— start SUPPLIED INFORMATION —
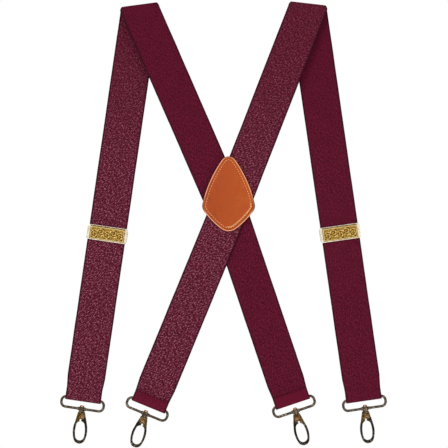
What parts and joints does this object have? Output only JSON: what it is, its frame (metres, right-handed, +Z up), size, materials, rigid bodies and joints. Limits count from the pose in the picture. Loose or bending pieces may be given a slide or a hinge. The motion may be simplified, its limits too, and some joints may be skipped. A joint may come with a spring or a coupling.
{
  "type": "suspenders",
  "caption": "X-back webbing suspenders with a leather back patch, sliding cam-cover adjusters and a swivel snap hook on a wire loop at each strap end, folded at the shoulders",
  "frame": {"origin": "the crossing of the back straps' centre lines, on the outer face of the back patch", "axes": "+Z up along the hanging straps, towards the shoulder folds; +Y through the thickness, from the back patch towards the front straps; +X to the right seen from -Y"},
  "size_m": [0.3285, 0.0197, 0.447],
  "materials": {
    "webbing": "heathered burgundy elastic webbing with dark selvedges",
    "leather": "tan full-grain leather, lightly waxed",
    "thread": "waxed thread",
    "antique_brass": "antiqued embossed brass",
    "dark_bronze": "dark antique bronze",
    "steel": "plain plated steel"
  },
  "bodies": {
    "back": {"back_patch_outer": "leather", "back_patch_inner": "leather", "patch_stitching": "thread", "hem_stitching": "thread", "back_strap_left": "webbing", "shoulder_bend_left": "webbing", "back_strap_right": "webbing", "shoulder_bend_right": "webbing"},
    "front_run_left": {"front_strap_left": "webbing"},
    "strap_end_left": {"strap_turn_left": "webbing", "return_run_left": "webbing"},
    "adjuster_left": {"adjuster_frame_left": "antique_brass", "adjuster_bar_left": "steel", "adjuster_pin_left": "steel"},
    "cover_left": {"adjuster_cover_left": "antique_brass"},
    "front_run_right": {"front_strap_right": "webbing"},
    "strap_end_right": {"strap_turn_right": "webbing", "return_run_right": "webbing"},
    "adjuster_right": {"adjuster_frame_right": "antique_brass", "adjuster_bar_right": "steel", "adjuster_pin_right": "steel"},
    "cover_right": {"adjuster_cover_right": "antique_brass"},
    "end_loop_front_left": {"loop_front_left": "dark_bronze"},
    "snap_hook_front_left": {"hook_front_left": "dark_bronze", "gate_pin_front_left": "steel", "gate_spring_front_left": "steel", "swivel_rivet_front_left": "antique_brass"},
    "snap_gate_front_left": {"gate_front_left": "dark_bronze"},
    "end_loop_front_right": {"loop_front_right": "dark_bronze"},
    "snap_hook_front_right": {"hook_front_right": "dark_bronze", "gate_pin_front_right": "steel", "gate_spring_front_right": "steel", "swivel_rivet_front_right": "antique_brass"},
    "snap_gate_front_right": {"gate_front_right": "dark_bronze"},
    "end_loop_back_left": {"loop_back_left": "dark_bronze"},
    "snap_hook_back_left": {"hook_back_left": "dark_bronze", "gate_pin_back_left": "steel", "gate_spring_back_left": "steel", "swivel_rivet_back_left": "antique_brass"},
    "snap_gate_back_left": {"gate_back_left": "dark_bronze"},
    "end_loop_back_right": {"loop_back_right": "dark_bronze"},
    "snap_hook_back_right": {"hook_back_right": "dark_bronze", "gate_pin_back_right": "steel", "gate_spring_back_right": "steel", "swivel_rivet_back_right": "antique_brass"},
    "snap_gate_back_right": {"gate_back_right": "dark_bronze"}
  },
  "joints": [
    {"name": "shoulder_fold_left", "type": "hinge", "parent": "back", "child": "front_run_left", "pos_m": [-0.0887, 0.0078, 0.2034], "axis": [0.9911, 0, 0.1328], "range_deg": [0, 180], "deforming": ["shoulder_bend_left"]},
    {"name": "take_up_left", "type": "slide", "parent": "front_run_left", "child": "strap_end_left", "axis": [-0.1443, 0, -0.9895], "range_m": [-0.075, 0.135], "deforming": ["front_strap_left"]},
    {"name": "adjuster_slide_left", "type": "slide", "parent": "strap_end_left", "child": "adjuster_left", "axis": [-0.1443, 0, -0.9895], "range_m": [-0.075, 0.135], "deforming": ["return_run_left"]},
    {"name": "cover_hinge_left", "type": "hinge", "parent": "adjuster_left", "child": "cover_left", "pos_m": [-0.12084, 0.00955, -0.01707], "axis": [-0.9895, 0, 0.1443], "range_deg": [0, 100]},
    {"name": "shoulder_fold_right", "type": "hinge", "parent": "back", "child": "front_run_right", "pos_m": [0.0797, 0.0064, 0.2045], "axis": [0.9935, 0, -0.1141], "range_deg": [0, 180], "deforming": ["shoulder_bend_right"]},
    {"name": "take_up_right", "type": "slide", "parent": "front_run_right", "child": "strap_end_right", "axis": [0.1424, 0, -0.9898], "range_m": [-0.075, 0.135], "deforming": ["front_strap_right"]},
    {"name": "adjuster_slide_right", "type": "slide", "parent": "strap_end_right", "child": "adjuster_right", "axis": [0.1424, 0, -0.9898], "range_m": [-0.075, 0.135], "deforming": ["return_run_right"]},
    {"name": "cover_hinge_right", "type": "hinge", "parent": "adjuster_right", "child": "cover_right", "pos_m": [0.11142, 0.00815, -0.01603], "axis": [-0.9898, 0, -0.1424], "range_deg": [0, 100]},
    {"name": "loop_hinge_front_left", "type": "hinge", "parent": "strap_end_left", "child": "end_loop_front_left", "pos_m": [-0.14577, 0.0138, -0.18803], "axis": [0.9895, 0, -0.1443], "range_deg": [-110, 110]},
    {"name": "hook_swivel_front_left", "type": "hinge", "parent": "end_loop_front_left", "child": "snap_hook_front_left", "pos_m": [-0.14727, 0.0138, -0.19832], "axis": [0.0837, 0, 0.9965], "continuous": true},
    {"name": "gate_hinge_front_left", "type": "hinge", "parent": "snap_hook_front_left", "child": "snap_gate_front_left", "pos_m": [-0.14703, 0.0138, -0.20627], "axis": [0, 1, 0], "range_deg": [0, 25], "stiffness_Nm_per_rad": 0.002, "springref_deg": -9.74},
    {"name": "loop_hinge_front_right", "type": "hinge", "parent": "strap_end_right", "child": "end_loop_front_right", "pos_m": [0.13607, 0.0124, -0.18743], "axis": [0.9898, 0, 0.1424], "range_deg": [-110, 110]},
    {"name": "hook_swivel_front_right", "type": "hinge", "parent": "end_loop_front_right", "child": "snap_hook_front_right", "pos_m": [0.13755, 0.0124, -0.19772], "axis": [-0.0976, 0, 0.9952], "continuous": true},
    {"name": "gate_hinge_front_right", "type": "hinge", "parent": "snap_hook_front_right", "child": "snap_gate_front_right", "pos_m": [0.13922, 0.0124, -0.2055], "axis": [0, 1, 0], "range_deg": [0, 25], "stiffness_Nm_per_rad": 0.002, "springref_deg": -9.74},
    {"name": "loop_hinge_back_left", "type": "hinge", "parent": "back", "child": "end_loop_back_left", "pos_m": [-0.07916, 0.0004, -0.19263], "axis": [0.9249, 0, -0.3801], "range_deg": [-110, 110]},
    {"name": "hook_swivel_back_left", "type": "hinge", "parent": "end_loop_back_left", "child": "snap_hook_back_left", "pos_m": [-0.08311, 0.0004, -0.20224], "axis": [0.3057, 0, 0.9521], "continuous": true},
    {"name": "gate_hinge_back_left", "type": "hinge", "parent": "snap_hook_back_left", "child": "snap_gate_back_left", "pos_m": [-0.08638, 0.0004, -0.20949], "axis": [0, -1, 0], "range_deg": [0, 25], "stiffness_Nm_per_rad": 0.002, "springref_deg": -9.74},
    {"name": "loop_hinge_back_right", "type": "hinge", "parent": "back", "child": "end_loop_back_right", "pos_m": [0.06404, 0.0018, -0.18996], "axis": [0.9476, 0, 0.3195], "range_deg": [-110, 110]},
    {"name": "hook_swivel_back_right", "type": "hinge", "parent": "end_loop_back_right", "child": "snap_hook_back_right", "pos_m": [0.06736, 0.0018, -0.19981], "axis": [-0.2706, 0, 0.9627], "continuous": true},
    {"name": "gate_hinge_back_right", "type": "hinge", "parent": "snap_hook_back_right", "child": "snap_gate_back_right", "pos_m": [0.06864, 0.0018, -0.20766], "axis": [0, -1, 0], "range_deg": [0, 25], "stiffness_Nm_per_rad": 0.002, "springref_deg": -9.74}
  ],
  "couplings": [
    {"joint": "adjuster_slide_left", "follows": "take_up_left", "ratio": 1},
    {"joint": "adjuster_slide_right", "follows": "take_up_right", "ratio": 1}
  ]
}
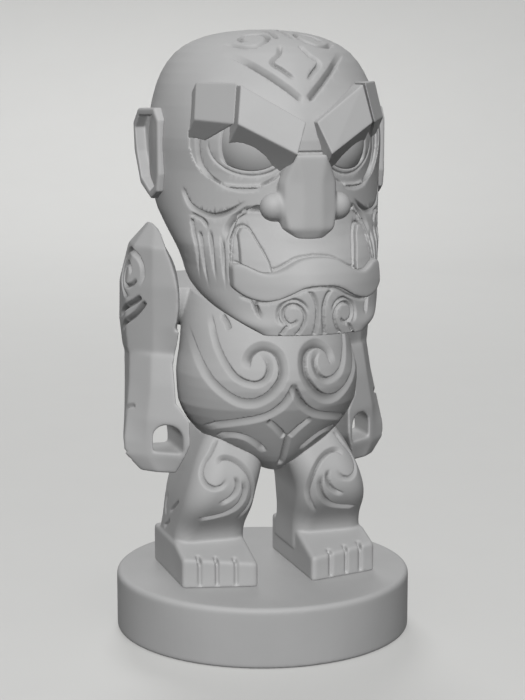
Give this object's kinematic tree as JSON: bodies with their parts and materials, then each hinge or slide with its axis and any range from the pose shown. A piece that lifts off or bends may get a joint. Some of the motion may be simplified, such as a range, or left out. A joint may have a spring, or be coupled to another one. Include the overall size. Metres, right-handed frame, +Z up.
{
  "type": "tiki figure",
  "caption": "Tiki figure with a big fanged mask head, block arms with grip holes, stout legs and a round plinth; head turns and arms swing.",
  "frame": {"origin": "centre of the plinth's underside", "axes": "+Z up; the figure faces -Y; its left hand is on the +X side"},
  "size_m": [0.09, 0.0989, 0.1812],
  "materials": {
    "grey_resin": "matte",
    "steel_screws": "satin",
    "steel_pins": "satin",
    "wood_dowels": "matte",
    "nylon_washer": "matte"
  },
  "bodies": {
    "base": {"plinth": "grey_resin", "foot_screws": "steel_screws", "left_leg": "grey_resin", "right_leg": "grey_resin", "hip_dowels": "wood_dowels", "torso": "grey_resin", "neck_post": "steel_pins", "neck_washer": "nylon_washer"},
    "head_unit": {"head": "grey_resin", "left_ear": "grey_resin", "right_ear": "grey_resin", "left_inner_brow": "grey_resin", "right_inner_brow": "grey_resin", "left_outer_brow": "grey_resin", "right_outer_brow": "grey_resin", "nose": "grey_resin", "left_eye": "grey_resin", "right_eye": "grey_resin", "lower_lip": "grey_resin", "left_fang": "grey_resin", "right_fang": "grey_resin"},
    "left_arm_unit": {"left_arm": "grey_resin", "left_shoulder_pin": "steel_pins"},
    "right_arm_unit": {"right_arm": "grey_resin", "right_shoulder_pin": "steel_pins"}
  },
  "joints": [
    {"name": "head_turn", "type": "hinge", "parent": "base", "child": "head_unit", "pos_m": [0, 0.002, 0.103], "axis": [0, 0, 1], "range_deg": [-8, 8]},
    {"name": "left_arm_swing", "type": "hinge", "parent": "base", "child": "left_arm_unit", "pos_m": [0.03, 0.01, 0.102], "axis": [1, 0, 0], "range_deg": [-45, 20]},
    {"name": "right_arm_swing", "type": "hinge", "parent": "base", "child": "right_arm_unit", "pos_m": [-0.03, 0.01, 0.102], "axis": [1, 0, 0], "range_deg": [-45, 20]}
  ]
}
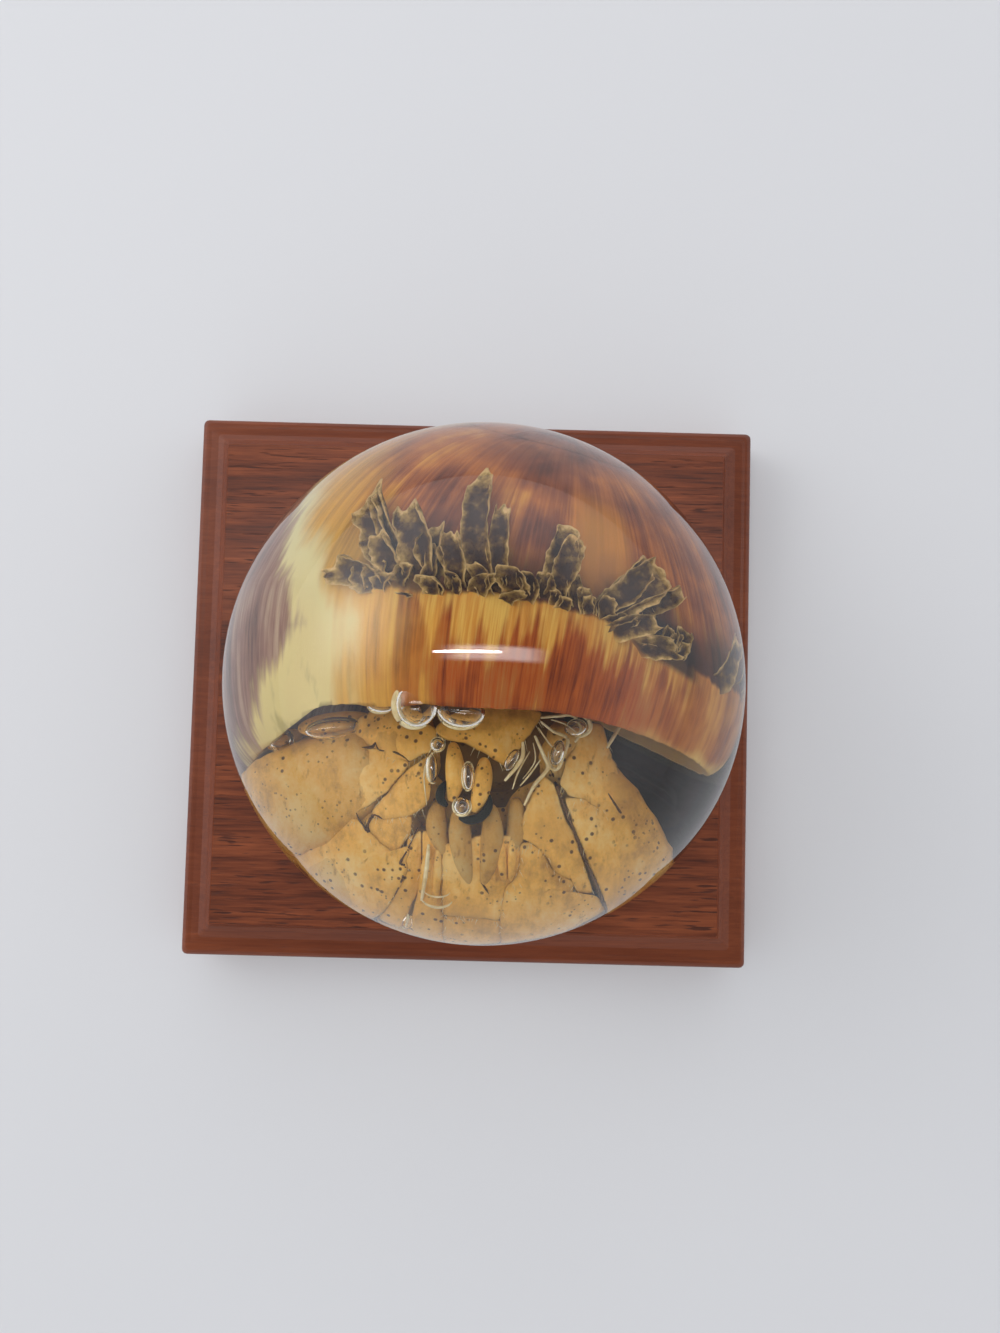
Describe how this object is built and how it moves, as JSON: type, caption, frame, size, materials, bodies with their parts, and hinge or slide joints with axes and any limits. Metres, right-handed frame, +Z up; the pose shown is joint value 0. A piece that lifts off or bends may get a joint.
— end SUPPLIED INFORMATION —
[TASK]
Search the preceding listing for "joints" and extract every line where it is found.

[WRITTEN ANSWER]
What parts and joints does this object have? Output only JSON: what it is, its frame (metres, right-handed, +Z up), size, materials, rigid bodies and joints. Limits count from the pose in the picture. Loose or bending pieces may be given a slide or a hinge. The motion may be simplified, its limits too, and some joints may be skipped. A joint may come with a spring or a coupling.
  "joints": [
  "joints": [
Describe how this object is built and how it moves, as JSON: type, caption, frame, size, materials, bodies with their parts, and hinge or slide joints with axes and any limits. Metres, right-handed frame, +Z up; the pose shown is joint value 0. A piece that lifts off or bends may get a joint.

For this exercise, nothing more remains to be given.